Entries with model source code:
— start —
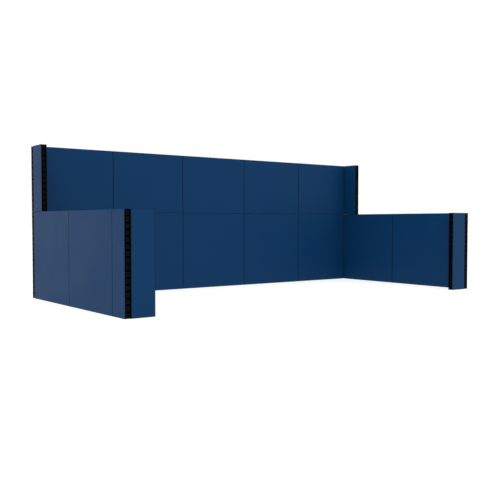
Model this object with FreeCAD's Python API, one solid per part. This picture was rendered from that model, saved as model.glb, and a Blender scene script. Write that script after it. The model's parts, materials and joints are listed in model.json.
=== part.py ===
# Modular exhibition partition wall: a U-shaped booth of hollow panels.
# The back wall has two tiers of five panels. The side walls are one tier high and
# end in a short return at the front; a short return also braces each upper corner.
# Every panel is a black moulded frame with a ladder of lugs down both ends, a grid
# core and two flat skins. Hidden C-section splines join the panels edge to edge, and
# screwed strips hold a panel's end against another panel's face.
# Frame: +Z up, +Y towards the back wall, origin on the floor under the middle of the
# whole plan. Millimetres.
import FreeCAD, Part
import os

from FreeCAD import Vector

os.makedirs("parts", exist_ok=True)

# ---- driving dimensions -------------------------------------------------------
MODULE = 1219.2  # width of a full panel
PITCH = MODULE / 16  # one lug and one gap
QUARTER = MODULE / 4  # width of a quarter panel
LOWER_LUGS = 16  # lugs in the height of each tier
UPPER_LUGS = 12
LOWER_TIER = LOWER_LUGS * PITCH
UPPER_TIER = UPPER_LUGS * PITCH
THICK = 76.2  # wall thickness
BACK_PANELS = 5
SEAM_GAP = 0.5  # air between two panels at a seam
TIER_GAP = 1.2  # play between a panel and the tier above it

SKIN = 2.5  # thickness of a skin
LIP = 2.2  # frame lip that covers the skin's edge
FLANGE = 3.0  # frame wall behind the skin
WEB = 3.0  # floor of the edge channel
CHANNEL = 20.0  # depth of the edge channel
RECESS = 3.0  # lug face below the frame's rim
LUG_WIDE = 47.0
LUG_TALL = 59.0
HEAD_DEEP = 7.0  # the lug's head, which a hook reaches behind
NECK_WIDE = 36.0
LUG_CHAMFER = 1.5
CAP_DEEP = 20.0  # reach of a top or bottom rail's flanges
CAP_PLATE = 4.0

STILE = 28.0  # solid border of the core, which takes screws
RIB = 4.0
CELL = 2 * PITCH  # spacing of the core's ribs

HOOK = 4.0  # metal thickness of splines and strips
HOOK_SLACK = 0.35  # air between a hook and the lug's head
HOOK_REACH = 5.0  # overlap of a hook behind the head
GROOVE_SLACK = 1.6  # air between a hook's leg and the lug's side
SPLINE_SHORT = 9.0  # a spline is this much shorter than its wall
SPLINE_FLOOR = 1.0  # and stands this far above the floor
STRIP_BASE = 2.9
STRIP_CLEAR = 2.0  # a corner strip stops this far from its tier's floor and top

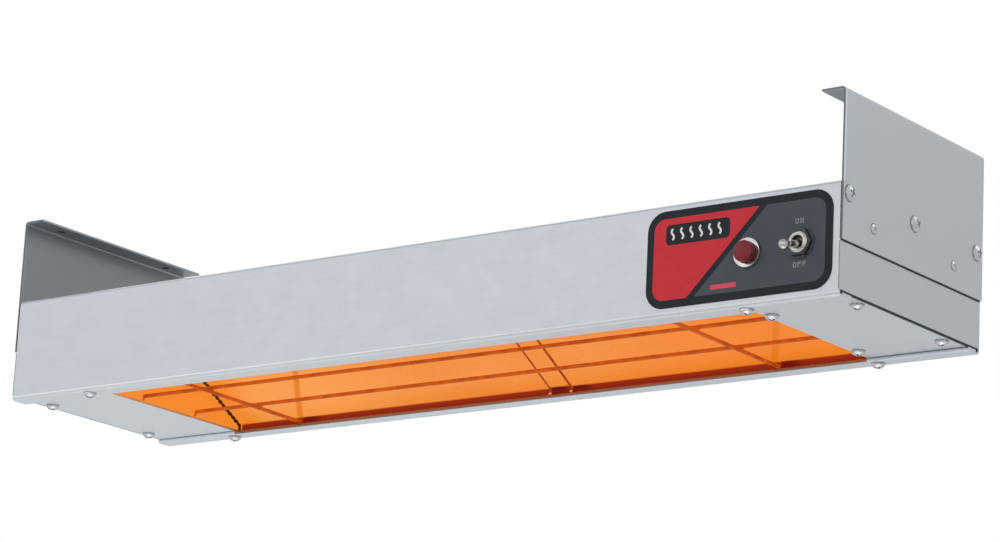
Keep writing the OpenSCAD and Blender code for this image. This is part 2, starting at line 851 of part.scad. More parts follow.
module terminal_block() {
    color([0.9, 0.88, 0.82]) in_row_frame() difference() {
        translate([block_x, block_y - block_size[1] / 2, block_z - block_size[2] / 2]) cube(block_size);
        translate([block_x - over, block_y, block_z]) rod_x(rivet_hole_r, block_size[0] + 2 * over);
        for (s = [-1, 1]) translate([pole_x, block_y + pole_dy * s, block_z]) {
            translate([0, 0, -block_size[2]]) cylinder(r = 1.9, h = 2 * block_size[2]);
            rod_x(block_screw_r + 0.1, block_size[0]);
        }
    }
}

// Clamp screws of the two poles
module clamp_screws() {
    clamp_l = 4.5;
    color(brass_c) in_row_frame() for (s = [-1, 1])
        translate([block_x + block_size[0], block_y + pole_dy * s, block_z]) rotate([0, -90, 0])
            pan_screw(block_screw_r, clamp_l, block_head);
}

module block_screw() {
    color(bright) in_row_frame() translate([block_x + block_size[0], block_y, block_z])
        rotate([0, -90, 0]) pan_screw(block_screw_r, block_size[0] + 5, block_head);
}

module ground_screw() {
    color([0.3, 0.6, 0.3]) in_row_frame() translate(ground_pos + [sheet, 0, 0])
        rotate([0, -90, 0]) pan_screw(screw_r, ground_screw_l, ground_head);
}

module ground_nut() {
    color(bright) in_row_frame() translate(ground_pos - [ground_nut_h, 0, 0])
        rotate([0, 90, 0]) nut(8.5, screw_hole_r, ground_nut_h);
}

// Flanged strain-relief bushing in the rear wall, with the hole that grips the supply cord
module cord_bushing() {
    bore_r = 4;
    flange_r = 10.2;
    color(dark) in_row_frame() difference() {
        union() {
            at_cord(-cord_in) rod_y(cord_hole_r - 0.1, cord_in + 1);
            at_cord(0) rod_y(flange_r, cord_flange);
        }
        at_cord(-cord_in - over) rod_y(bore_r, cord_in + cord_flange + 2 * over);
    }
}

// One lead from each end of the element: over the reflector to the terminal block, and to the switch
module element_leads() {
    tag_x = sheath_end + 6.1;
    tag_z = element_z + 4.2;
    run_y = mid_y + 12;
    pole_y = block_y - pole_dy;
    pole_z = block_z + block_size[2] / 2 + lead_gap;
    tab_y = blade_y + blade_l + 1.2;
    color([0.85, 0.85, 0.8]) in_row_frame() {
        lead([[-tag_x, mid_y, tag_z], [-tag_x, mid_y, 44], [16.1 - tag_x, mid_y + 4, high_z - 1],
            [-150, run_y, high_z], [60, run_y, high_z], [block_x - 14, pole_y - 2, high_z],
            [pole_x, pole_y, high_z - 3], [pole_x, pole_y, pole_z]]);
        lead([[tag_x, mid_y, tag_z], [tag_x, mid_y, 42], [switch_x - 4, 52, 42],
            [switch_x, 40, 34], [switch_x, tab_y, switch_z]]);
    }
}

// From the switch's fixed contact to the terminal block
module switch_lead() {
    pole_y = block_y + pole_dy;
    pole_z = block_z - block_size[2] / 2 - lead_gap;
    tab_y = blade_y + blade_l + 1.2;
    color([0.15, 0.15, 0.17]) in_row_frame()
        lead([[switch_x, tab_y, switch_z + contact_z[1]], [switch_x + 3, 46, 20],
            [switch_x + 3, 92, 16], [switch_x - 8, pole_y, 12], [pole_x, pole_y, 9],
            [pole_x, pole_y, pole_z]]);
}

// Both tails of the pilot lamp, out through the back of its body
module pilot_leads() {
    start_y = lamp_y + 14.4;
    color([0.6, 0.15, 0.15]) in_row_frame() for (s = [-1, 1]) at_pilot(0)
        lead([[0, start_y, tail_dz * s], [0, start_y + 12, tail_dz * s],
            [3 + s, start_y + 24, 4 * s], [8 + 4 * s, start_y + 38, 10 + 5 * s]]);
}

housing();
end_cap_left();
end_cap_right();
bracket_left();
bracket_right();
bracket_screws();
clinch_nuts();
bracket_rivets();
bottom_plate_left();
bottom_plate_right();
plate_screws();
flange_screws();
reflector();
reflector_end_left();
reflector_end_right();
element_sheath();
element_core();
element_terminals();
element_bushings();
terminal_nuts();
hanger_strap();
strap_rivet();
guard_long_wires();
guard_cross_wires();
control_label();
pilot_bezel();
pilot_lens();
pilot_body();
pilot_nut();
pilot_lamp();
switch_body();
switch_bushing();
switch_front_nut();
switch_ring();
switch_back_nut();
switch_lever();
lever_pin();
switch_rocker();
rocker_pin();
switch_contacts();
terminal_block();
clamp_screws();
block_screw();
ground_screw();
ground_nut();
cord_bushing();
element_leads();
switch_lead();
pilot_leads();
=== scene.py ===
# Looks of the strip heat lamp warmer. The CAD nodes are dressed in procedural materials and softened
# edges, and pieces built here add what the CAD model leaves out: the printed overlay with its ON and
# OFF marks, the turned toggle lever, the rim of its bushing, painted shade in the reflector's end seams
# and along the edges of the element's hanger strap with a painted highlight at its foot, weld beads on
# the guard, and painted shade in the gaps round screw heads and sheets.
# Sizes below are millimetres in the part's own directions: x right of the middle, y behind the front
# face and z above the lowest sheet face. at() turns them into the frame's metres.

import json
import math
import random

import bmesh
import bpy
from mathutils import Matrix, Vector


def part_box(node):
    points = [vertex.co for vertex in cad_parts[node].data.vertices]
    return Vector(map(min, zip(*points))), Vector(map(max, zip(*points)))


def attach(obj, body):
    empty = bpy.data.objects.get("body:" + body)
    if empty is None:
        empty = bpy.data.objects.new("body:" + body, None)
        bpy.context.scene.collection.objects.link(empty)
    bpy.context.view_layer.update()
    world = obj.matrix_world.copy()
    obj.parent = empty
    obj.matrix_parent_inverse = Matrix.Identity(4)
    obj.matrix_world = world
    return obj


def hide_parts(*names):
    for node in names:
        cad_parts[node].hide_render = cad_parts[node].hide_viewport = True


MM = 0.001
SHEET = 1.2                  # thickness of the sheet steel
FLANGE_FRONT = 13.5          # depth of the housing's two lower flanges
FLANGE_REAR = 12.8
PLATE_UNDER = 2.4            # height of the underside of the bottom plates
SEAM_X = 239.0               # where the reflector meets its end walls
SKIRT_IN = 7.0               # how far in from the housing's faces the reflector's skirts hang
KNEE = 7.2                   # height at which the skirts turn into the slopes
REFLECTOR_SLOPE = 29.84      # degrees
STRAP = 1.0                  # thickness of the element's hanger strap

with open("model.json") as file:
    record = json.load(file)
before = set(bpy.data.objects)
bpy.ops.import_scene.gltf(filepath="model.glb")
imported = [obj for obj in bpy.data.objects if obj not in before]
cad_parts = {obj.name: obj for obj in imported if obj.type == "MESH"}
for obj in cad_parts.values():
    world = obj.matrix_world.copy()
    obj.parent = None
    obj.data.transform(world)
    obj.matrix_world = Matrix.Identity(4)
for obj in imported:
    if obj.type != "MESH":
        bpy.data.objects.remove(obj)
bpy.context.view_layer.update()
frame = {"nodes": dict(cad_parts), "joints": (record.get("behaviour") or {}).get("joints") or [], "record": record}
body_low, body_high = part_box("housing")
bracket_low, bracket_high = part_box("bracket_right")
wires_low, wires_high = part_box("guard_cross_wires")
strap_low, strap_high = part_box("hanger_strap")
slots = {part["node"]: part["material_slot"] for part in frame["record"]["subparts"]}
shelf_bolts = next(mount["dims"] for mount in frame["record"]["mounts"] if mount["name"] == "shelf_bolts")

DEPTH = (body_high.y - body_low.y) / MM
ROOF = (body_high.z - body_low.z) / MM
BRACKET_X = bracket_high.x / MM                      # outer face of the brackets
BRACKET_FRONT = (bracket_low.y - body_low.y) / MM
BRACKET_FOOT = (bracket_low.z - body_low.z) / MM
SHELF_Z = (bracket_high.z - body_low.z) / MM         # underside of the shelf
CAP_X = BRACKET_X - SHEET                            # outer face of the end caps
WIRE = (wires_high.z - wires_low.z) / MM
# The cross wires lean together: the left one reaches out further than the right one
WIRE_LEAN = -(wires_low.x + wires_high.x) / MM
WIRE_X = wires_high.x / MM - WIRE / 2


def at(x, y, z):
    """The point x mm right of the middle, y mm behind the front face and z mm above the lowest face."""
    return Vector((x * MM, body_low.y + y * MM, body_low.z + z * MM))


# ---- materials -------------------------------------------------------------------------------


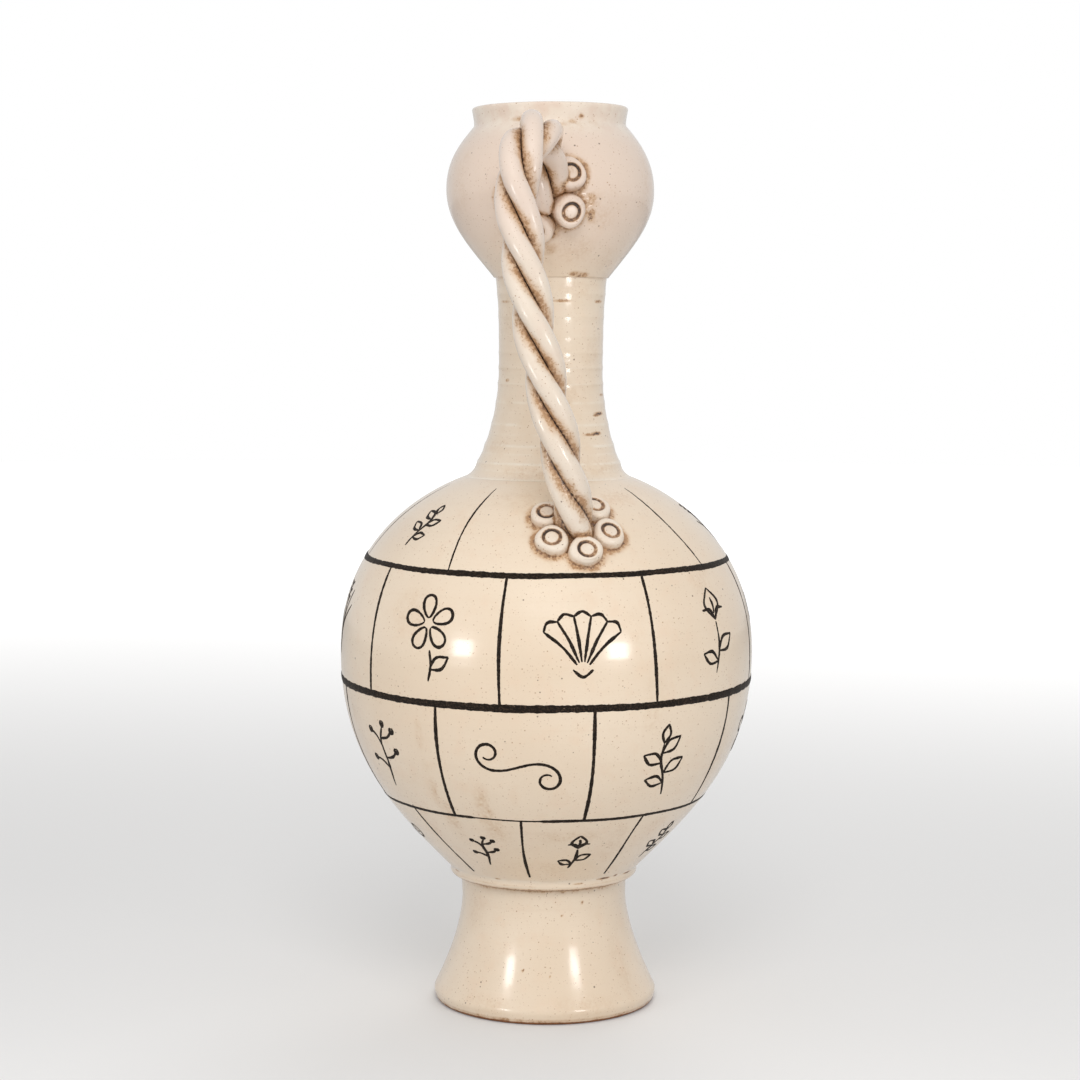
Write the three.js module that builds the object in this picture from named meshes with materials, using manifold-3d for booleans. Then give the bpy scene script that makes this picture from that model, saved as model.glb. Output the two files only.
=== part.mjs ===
— end —
#### Set task
From the line containing "imported = [obj" down to the final line of the data, write out every line exactly; both the first and last of these belong in your answer, and nothing else does.

#### Answer in full
imported = [obj for obj in bpy.data.objects if obj not in before]
cad_parts = {obj.name: obj for obj in imported if obj.type == "MESH"}
for obj in cad_parts.values():
    world = obj.matrix_world.copy()
    obj.parent = None
    obj.data.transform(world)
    obj.matrix_world = Matrix.Identity(4)
for obj in imported:
    if obj.type != "MESH":
        bpy.data.objects.remove(obj)
bpy.context.view_layer.update()
frame = {"nodes": dict(cad_parts), "joints": (record.get("behaviour") or {}).get("joints") or [], "record": record}
body_low, body_high = part_box("housing")
bracket_low, bracket_high = part_box("bracket_right")
wires_low, wires_high = part_box("guard_cross_wires")
strap_low, strap_high = part_box("hanger_strap")
slots = {part["node"]: part["material_slot"] for part in frame["record"]["subparts"]}
shelf_bolts = next(mount["dims"] for mount in frame["record"]["mounts"] if mount["name"] == "shelf_bolts")

DEPTH = (body_high.y - body_low.y) / MM
ROOF = (body_high.z - body_low.z) / MM
BRACKET_X = bracket_high.x / MM                      # outer face of the brackets
BRACKET_FRONT = (bracket_low.y - body_low.y) / MM
BRACKET_FOOT = (bracket_low.z - body_low.z) / MM
SHELF_Z = (bracket_high.z - body_low.z) / MM         # underside of the shelf
CAP_X = BRACKET_X - SHEET                            # outer face of the end caps
WIRE = (wires_high.z - wires_low.z) / MM
# The cross wires lean together: the left one reaches out further than the right one
WIRE_LEAN = -(wires_low.x + wires_high.x) / MM
WIRE_X = wires_high.x / MM - WIRE / 2


def at(x, y, z):
    """The point x mm right of the middle, y mm behind the front face and z mm above the lowest face."""
    return Vector((x * MM, body_low.y + y * MM, body_low.z + z * MM))


# ---- materials -------------------------------------------------------------------------------


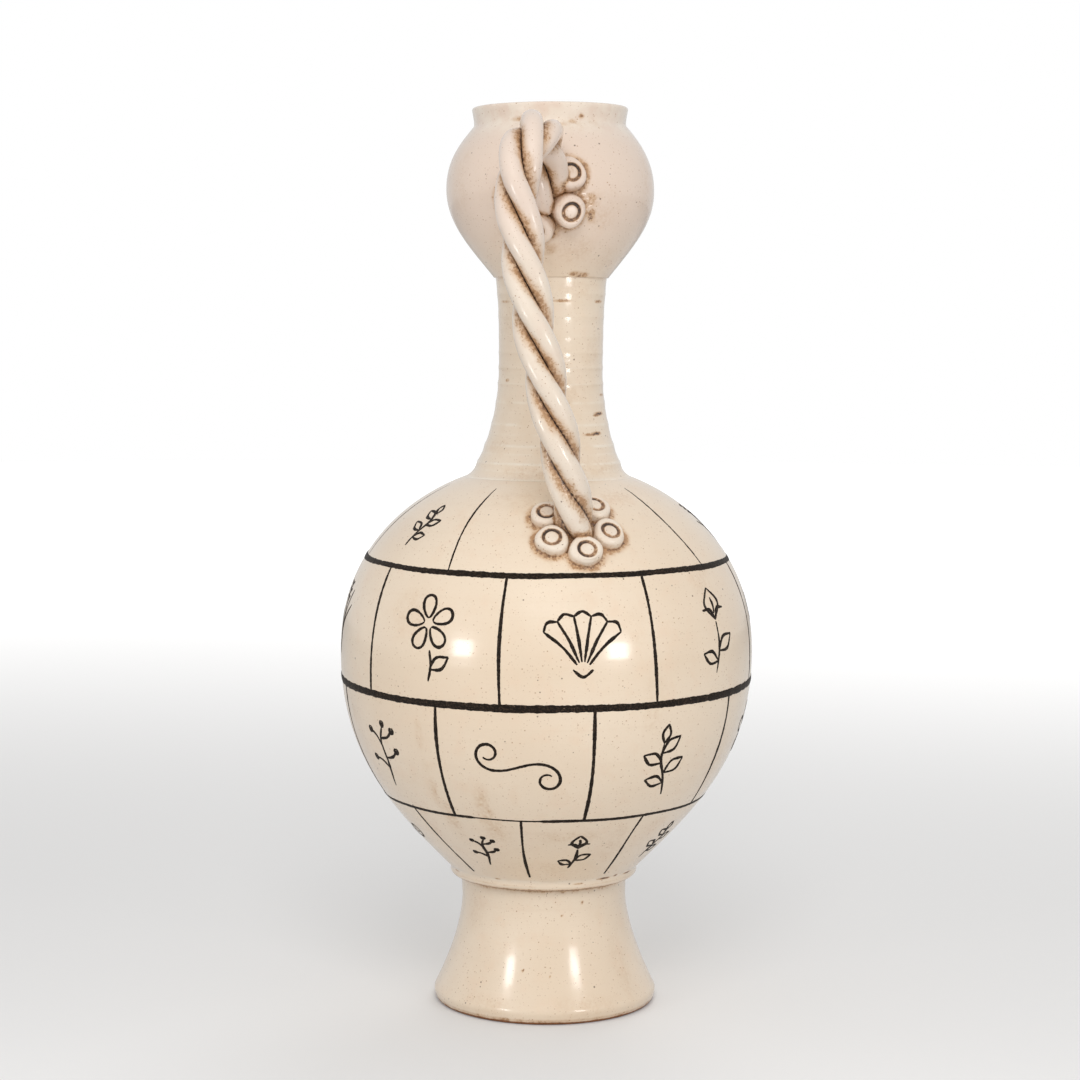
Write the three.js module that builds the object in this picture from named meshes with materials, using manifold-3d for booleans. Then give the bpy scene script that makes this picture from that model, saved as model.glb. Output the two files only.
=== part.mjs ===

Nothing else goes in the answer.